We romanticized about America and Hollywood – a place to realize dreams – and for black Africa, a place that represented ‘free’ Africans (despite the history of slavery). We may not have called it ‘branding’ anything, but each place had a unique position, reputation or symbolism in our minds.

Today you see global brands, such as Balmain, Burberry and Louis Vuitton, using African-inspired design in their ranges. A country such as Botswana is now the center for the complete value chain in diamonds – having repatriated that role from England.

The transformation of Rwanda from the genocide that nearly destroyed a nation over 20 years ago, South Africa after 48 years of apartheid, and most recently the 2010 FIFA World Cup in South Africa, have shown the better side of Brand Africa.


Africa is standing up and out for itself, against traditional superpowers. Africans no longer go to the G8 for allocations of ‘free’ AID, a meal and international flight – but are going there as equals, with an African agenda.

There’s a long way to go but this is not the same Africa – it is growing, confident and increasingly independent – and finding its voice and muscle.
Sustainable Tourism as Branding and Economic Development Opportunity

Mike Fabricius, South Africa:

Having tracked the growth and development of tourism marketing on the continent for more than 20 years, it is wonderful to see how countries and local destinations in Africa are increasingly recognising tourism as a potential force for economic growth and job creation. Organisations like the European Union, World Bank, UNWTO and others are responding positively to such recognition by providing technical support to governments and private sector organisations for development and promotion of sustainable tourism.
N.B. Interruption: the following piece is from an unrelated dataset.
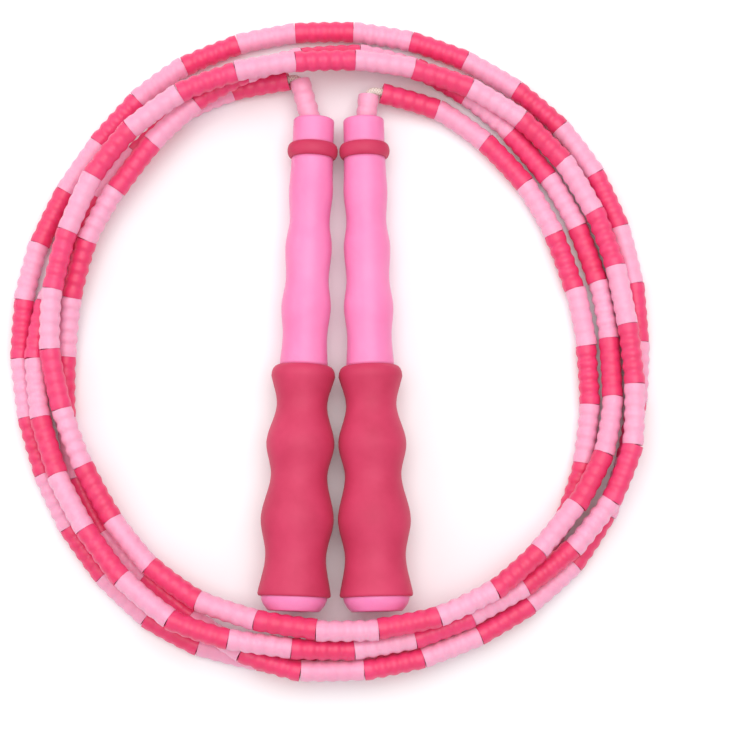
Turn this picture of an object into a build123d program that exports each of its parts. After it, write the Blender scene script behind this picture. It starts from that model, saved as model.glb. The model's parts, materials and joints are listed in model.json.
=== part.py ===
"""Beaded jump rope: two spinning handles and a segmented rope that lies around them in four loose turns."""
from build123d import *
from math import asin, cos, pi, radians, sin, tan
import os

# ---------------------------------------------------------------- driving dimensions (mm)
CORD_DIAMETER = 3.2
BEAD_DIAMETER = 8.4
BEAD_BORE = 4.8
BEAD_FACE_RADIUS = 2.7     # flat end of a bead, inside its chamfer
BEAD_CHAMFER = 1.2         # along the bead
BEAD_LENGTH = 22.5
BEADS_PER_TURN = (31, 31, 31, 30)   # on the open rope; each nose holds one more
BEAD_COUNT = sum(BEADS_PER_TURN)

HANDLE_LENGTH = 196.3      # nose face to cap face
NOSE_RADIUS = 8.15
NOSE_ROUNDING = 0.9
NOSE_LENGTH = 10.4         # visible part of the nose, up to the ring
NOSE_SPIGOT_END = 24.0
RING_RADIUS = 10.1
RING_WIDTH = 5.8
TUBE_BORE_RADIUS = 6.4
TUBE_CORE_RADIUS = 8.4     # where the grip sleeve sits on it
FIT = 0.05                 # radial play of a piece pushed into another
GRIP_START = 100.0
GRIP_END = 190.7
CAP_RADIUS = 13.0
CAP_FACE_RADIUS = 9.6
CAP_PLUG_LENGTH = 14.0
JOURNAL_CLEARANCE = 0.1    # radial play of the cord in the nose's small hole
JOURNAL_START = 15.5
JOURNAL_END = 18.5
CAVITY_RADIUS = 4.9
RUNNING_GAP = 0.3          # between faces that turn past each other
WASHER_RADIUS = 4.4
WASHER_THICKNESS = 0.8
KNOT_RADIUS = 3.8
KNOT_LENGTH = 7.0
CORD_END_DEPTH = 23.0      # the cord ends inside its stop knot

# Outlines as (distance from the nose face, radius).
TRUMPET = [(0.0, 6.8), (7.0, 5.5), (JOURNAL_START, 4.8)]
TUBE_WAVES = [(16.2, 8.3), (22.0, 8.4), (29.5, 8.75), (41.7, 7.95), (52.5, 9.25), (65.1, 8.5),
              (76.5, 9.8), (88.4, 8.8), (GRIP_START, 9.5)]
GRIP_SWELL = (160.7, 14.3)
GRIP_LIP = (104.2, 12.6)
GRIP_FLARE = (189.4, 14.3)
GRIP_WAVES = [GRIP_LIP, (115.5, 9.95), (130.9, 13.4), (143.3, 11.1), GRIP_SWELL, (175.1, 11.9), GRIP_FLARE]

# The handle lies on its ring and on the fattest swell of its grip, so its nose dips.
RING_MIDDLE = NOSE_LENGTH + RING_WIDTH / 2
PITCH = asin((GRIP_SWELL[1] - RING_RADIUS) / (GRIP_SWELL[0] - RING_MIDDLE))
NOSE_HEIGHT = RING_RADIUS * cos(PITCH) - RING_MIDDLE * sin(PITCH)

# Each handle: the middle of its nose face, how far its tail is turned out (degrees), how deep in the
# nose the cord leaves the handle's axis, and how far the exit bead leans sideways and down from it.
HANDLES = {
    "left": {"nose": (-8.9, 98.2), "turn": -2.15, "depth": 9.3, "lean": 13.0, "drop": 1.5},
    "right": {"nose": (10.95, 98.2), "turn": 1.53, "depth": 14.0, "lean": -6.5, "drop": 1.0},
}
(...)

Destinations like Namibia, Botswana, Tanzania and others have made good strides in embedding sustainable management practices in their economic development strategies.


The time has arrived for the ‘next surge’ in destination marketing – for Governments to not only pay lip service to tourism as an economic force, but to practically place it high on the agenda through resource allocation, political power, public-private partnerships etc.

The only way in which true, sustainable tourism development can be achieved is through a solid partnership between government and the private sector. I have been privy to the power of such partnership marketing initiatives while working at senior level in post-apartheid Government service in South Africa, and have since been a strong proponent of a partnership approach in destination marketing.